» WRITTEN EXERCISE
Print the range of lines that opens with the line containing "bpy.data.objects.remove(obj)" and closes with the last line of the listing. Include both ends; print nothing more.

════════

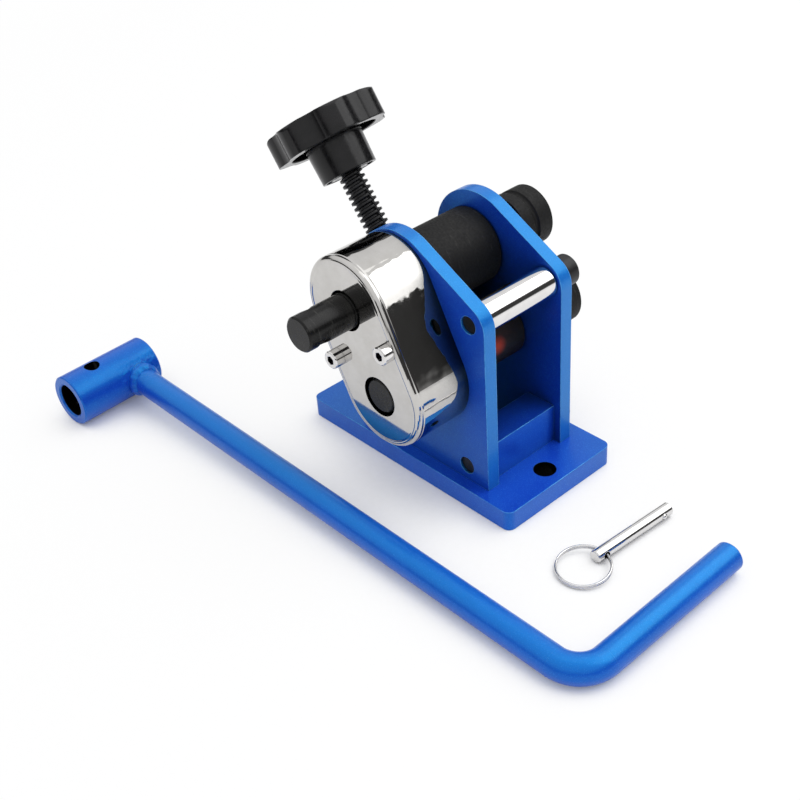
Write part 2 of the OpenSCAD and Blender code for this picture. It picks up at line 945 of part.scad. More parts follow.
module lower_end_washer() {
    at_driven() end_washer(end_washer_d, end_screw_d);
}

module lower_end_screw() {
    at_driven() end_screw(end_screw_d, end_head_d, end_screw_l);
}

// Yoke: a head under the screw, two arms, and guides that run in the plates' slots
module idler_yoke() {
    arm_gap = plate_gap - 2 * (roller_gap + yoke_arm_t);
    rear_y = rear_in_y - roller_gap;
    front_y = front_in_y + roller_gap;
    color("#3a3a3c") at_idler() difference() {
        union() {
            for (y0 = [front_y, rear_y - yoke_arm_t]) {
                slab(y0, yoke_arm_t) yoke_arm_outline();
            }
            translate([-yoke_w / 2, front_y, yoke_head_z0]) {
                cube([yoke_w, rear_y - front_y, yoke_head_z1 - yoke_head_z0]);
            }
            slab(front_in_y - front_slot_depth + run_gap, front_slot_depth + roller_gap) guide_outline();
            slab(rear_y - over, plate_t + roller_gap) guide_outline();
        }
        bar_y(idler_bush_d, front_out_y, rear_out_y + over);
        translate([0, gap_y, yoke_head_z0 - over]) {
            cylinder(h = yoke_head_z1 - yoke_head_z0 + 2 * over, d = journal_d + 2 * fit_gap);
        }
    }
}

module yoke_arm_outline() {
    circle(d = yoke_w);
    translate([-yoke_w / 2, 0]) square([yoke_w, yoke_head_z1]);
}

module guide_outline() {
    rounded_outline([
        [0, 0, guide_w / 2],
        [0, guide_top_z - guide_w / 2, guide_w / 2]
    ]);
}

// Bushes pressed into the yoke's two guides
module idler_bush(y0, y1) {
    color("#b5793a") at_idler() turned([
        [idler_shaft_d / 2 + fit_gap, y0],
        [idler_bush_d / 2, y0],
        [idler_bush_d / 2, y1],
        [idler_shaft_d / 2 + fit_gap, y1]
    ]);
}

module idler_bush_front() {
    idler_bush(front_in_y - front_slot_depth + run_gap, front_in_y + roller_gap + yoke_arm_t);
}

module idler_bush_rear() {
    idler_bush(rear_in_y - roller_gap - yoke_arm_t, rear_in_y - roller_gap - over + plate_t + roller_gap);
}

// Adjustable roller's shaft with its keys, roller, outer roller, washer and screw
function idler_key_spans() = [
    [gap_y - outer_key_l / 2, gap_y + outer_key_l / 2],
    [outer_y0 + run_gap, outer_y0 + outer_key_l]
];

module idler_shaft() {
    color("#262626") at_idler() difference() {
        roller_blank(idler_shaft_d, idler_front_y, outer_y1 - shaft_short, head_edge, 0);
        for (span = idler_key_spans()) {
            key_box(span[0], span[1], idler_shaft_d / 2 - idler_key_in, idler_shaft_d, idler_key_w);
        }
        bar_y(nut_screw_d + 2 * seat_gap, outer_y1 - nut_screw_l - over, outer_y1);
    }
}

module idler_keys() {
    color("dimgray") at_idler() for (span = idler_key_spans()) {
        key_box(span[0], span[1], idler_shaft_d / 2 - idler_key_in, idler_shaft_d / 2 + idler_key_out, idler_key_w);
    }
}

module idler_key_slot(y0, y1) {
    key_box(y0 - over, y1 + over, 0, idler_shaft_d / 2 + idler_key_out + key_slack / 2, idler_key_w);
}

module idler_roller() {
    y0 = front_in_y + roller_gap + yoke_arm_t + run_gap;
    y1 = rear_in_y - roller_gap - yoke_arm_t - run_gap;
    color("#2b2b2b") at_idler() difference() {
        roller_blank(idler_d, y0, y1, roller_edge, idler_shaft_d);
        idler_key_slot(y0, y1);
    }
}

module idler_outer_roller() {
    color("#2b2b2b") at_idler() difference() {
        grooved_blank(idler_d, idler_shaft_d);
        idler_key_slot(outer_y0, outer_y1);
    }
}

module idler_end_washer() {
    at_idler() end_washer(idler_d * idler_washer_share, nut_screw_d);
}

module idler_end_screw() {
    at_idler() end_screw(nut_screw_d, nut_head_d, nut_screw_l);
}

// Adjusting screw: journal in the yoke, thread, and a plain top held in the knob
module adjusting_screw() {
    root_r = screw_d / 2 - thread_depth;
    turns = floor((knob_height - yoke_head_z1 - over) / screw_pitch);
    thread_z0 = knob_height - turns * screw_pitch;
    groove_z1 = yoke_head_z0 - seat_gap;
    color("#202020") at_idler() translate([0, gap_y, 0]) rotate_extrude() polygon(concat(
        [
            [0, journal_z0],
            [journal_d / 2 - head_edge, journal_z0],
            [journal_d / 2, journal_z0 + head_edge],
            [journal_d / 2, groove_z1 - ring_t],
            [journal_d / 2 - ring_groove_in, groove_z1 - ring_t],
            [journal_d / 2 - ring_groove_in, groove_z1],
            [journal_d / 2, groove_z1],
            [journal_d / 2, yoke_head_z1],
            [root_r, yoke_head_z1],
            [root_r, thread_z0]
        ],
        [for (i = [0:turns - 1]) each [
            [root_r, thread_z0 + (i + thread_root_share / 2) * screw_pitch],
            [screw_d / 2, thread_z0 + (i + 0.5 - thread_flat_share / 2) * screw_pitch],
            [screw_d / 2, thread_z0 + (i + 0.5 + thread_flat_share / 2) * screw_pitch],
            [root_r, thread_z0 + (i + 1 - thread_root_share / 2) * screw_pitch]
        ]],
        [
            [root_r, knob_height],
            [screw_top_d / 2, knob_height],
            [screw_top_d / 2, knob_height + insert_l],
            [0, knob_height + insert_l]
        ]
    ));
}

module screw_retaining_ring() {
    color("#303030") at_idler() translate([0, gap_y, yoke_head_z0 - seat_gap - ring_t]) {
        rotate([-90, 0, 0]) retaining_ring(journal_d, -ring_t);
    }
}

module knob_insert() {
    color("#b08d57") at_idler() translate([0, gap_y, knob_height]) difference() {
        cylinder(h = insert_l, d = insert_d);
        translate([0, 0, -over]) cylinder(h = insert_l + 2 * over, d = screw_top_d);
    }
}

// Lobed outline: lobe arcs that run into the scallops between them
module knob_outline() {
    half_step = 180 / knob_lobes;
    corners = 2 * knob_lobes;
    reach = lobe_r + scallop_r - lobe_overlap;
    scallop_at = lobe_at * cos(half_step) + sqrt(pow(reach, 2) - pow(lobe_at * sin(half_step), 2));
    difference() {
        polygon([
            for (i = [0:corners - 1])
                let (r = i % 2 == 0 ? lobe_at : scallop_at)
                r * [cos(i * half_step), sin(i * half_step)]
        ]);
        for (i = [0:knob_lobes - 1]) {
            rotate((2 * i + 1) * half_step) translate([scallop_at, 0]) circle(r = scallop_r);
        }
    }
    for (i = [0:knob_lobes - 1]) {
        rotate(2 * i * half_step) translate([lobe_at, 0]) circle(r = lobe_r);
    }
}

module knob() {
    rim_z = knob_hub_h;
    top_z = rim_z + knob_rim_h;
    pocket_r1 = knob_hub_d / 2 - hub_pocket_in;
    pocket_r0 = insert_d / 2 + hub_pocket_in;
    color("#181818") at_idler() translate([0, gap_y, knob_height]) rotate(knob_turn) difference() {
        union() {
            intersection() {
                translate([0, 0, rim_z]) linear_extrude(knob_rim_h) knob_outline();
                rotate_extrude() polygon(concat(
                    [[0, 0], [knob_d, 0], [knob_d, rim_z], [knob_d / 2, rim_z]],
                    [for (i = [0:edge_steps]) [
                        knob_d / 2 - knob_top_edge_r + knob_top_edge_r * cos(i * 90 / edge_steps),
                        top_z - knob_top_edge_r + knob_top_edge_r * sin(i * 90 / edge_steps)
                    ]],
                    [[0, top_z]]
                ));
            }
            cylinder(h = rim_z + over, d1 = knob_hub_d, d2 = knob_hub_d + 2 * hub_taper);
        }
        translate([0, 0, -over]) cylinder(h = insert_l + over, d = insert_d);
        translate([0, 0, rim_z - over]) linear_extrude(rim_pocket_depth + over) difference() {
            circle(d = knob_d - 2 * rim_wall);
            circle(d = knob_hub_d + 2 * hub_taper + 2 * rim_pocket_gap);
        }
        translate([0, 0, -over]) linear_extrude(hub_pocket_depth + over) difference() {
            circle(r = pocket_r1);
            circle(r = pocket_r0);
            for (i = [0:hub_ribs - 1]) {
                rotate(i * 360 / hub_ribs) translate([0, -hub_rib_t / 2]) square([knob_hub_d, hub_rib_t]);
            }
        }
    }
}

// Frame of the crank: origin where the bar's centre line meets the socket's axis, X along the bar
module at_crank() {
    translate([crank_x, crank_y, socket_d / 2]) rotate([0, crank_sink_angle, crank_turn]) children();
}

// The socket's own frame: Y level along the bore, out of the open end towards -Y
module at_socket() {
    translate([crank_x, crank_y, socket_d / 2]) rotate(crank_turn + socket_skew) children();
}

module crank_socket() {
    open_y = socket_back - socket_l;
    color("royalblue") at_socket() difference() {
        turned([
            [0, socket_back],
            [socket_d / 2 - socket_edge, socket_back],
            [socket_d / 2, socket_back - socket_edge],
            [socket_d / 2, open_y + socket_edge],
            [socket_d / 2 - socket_edge, open_y],
            [socket_mouth_d / 2, open_y],
            [socket_bore_d / 2, open_y + socket_mouth_h],
            [socket_bore_d / 2, open_y + socket_bore_l],
            [0, open_y + socket_bore_l]
        ]);
        translate([0, open_y + socket_hole_in, 0]) rotate([0, 90 - socket_hole_angle, 0]) {
            cylinder(h = 2 * socket_d, d = socket_hole_d, center = true);
        }
    }
}

// Bar: straight arm coped to the socket, a bend drawn slightly thinner, and the grip with a broken edge
module crank_bar() {
    weld_d = bar_d + 2 * weld_r;
    weld_x = sqrt(pow(socket_d / 2, 2) - pow(weld_d / 2, 2));
    color("royalblue") difference() {
        at_crank() {
            rotate([0, 90, 0]) cylinder(h = arm_straight + over, d = bar_d);
            translate([weld_x, 0, 0]) rotate([0, 90, 0]) {
                cylinder(h = socket_d / 2 + weld_r - weld_x, d1 = weld_d, d2 = bar_d);
            }
            translate([arm_straight, turn_r, 0]) rotate(-90) {
                rotate_extrude(angle = sweep) translate([turn_r, 0]) circle(d = bar_d - bend_thinning);
                rotate(sweep) translate([turn_r, 0, 0]) grip();
            }
        }
        at_socket() bar_y(socket_d, -socket_l, socket_l);
    }
}

// Straight grip along Y, run a little way back into the bend
module grip() {
    turned([
        [0, -over],
        [bar_d / 2, -over],
        [bar_d / 2, grip_straight - grip_edge],
        [bar_d / 2 - grip_edge, grip_straight],
        [0, grip_straight]
    ]);
}

// Frame of the locking pin: origin at its butt, Y towards its tip
module at_pin() {
    translate([pin_x, pin_y, pin_d / 2]) rotate([0, 0, -pin_turn]) children();
}

module at_ball() {
    translate([pin_d / 2 + ball_out - ball_d / 2, pin_l - ball_in, 0]) children();
}

module locking_pin() {
    color("gainsboro") at_pin() difference() {
        roller_blank(pin_d, 0, pin_l, pin_edge, 0);
        translate([0, pin_hole_in, 0]) rotate([0, 90, 0]) cylinder(h = 2 * pin_d, d = pin_hole_d, center = true);
        translate([-spring_end, pin_l - ball_in, 0]) rotate([0, 90, 0]) {
            cylinder(h = pin_d, d = ball_d + 2 * ball_gap);
        }
    }
}

module detent_ball() {
    color("silver") at_pin() at_ball() sphere(d = ball_d);
}

// Small compression spring behind the ball, as a plain sleeve
module detent_spring() {
    seat_r = spring_d / 2 - spring_wire_d;
    ball_x = pin_d / 2 + ball_out - ball_d / 2;
    back_x = ball_x - sqrt(pow(ball_d / 2, 2) - pow(seat_r, 2)) - spring_seat_gap;
    color("silver") at_pin() translate([-spring_end, pin_l - ball_in, 0]) rotate([0, 90, 0]) difference() {
        cylinder(h = spring_end + back_x, d = spring_d);
        translate([0, 0, -over]) cylinder(h = spring_end + back_x + 2 * over, d = 2 * seat_r);
    }
}

// Pull ring of two turns of wire, through the pin's cross hole and down to the bench
module pull_ring() {
    coil_r = ring_d / 2 - ring_wire_d / 2;
    drop = asin((pin_d / 2 - ring_wire_d) / (2 * coil_r));
    color("gainsboro") at_pin() translate([0, pin_hole_in + pull_ring_sag, 0]) {
        rotate([drop, 0, 0]) translate([0, -coil_r, 0]) rotate_extrude() {
            for (side = [-1, 1]) {
                translate([coil_r, side * ring_wire_d * ring_turn_share]) circle(d = ring_wire_d, $fn = ring_facets);
            }
        }
    }
}

base_plate();
front_side_plate();
rear_side_plate();
spacer_block();
tie_bar();
tie_bolts();
base_screws();
screw_nut_block();
nut_block_screws();
drive_bush_front();
drive_bush_rear();
driven_bush_front();
driven_bush_rear();
gear_cover();
cover_standoffs();
cover_screws();
drive_shaft();
drive_gear();
drive_keys();
drive_gear_ring();
upper_roller();
upper_outer_roller();
upper_end_washer();
upper_end_screw();
driven_shaft();
driven_gear();
driven_keys();
driven_gear_ring();
lower_roller();
lower_outer_roller();
lower_end_washer();
lower_end_screw();
idler_yoke();
idler_bush_front();
idler_bush_rear();
idler_shaft();
idler_keys();
idler_roller();
idler_outer_roller();
idler_end_washer();
idler_end_screw();
adjusting_screw();
knob();
knob_insert();
screw_retaining_ring();
crank_socket();
crank_bar();
locking_pin();
detent_ball();
detent_spring();
pull_ring();
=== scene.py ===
import json
import math

import bpy
from mathutils import Matrix, Vector


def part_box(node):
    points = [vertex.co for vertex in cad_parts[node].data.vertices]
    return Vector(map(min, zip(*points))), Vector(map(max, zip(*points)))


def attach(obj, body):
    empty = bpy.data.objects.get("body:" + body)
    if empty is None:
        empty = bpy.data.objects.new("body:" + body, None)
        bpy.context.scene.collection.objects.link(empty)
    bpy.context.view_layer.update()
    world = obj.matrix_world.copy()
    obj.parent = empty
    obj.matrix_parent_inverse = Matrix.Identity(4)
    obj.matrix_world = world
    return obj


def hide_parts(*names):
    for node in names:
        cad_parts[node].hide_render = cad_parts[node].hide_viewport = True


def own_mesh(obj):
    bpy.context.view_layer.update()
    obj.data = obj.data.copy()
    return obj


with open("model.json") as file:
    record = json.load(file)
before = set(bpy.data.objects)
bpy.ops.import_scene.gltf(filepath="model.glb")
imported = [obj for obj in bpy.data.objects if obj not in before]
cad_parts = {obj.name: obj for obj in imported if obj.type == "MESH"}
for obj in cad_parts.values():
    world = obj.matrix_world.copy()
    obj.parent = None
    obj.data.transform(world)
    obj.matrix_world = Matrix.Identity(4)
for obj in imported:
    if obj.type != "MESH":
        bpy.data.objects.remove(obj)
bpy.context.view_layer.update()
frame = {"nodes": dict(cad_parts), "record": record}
nodes = frame["nodes"]

MM = 0.001
FULL_TURN = 2 * math.pi
ACROSS = Vector((0, 1, 0))
UPWARD = Vector((0, 0, 1))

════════

» THE RESPONSE
        bpy.data.objects.remove(obj)
bpy.context.view_layer.update()
frame = {"nodes": dict(cad_parts), "record": record}
nodes = frame["nodes"]

MM = 0.001
FULL_TURN = 2 * math.pi
ACROSS = Vector((0, 1, 0))
UPWARD = Vector((0, 0, 1))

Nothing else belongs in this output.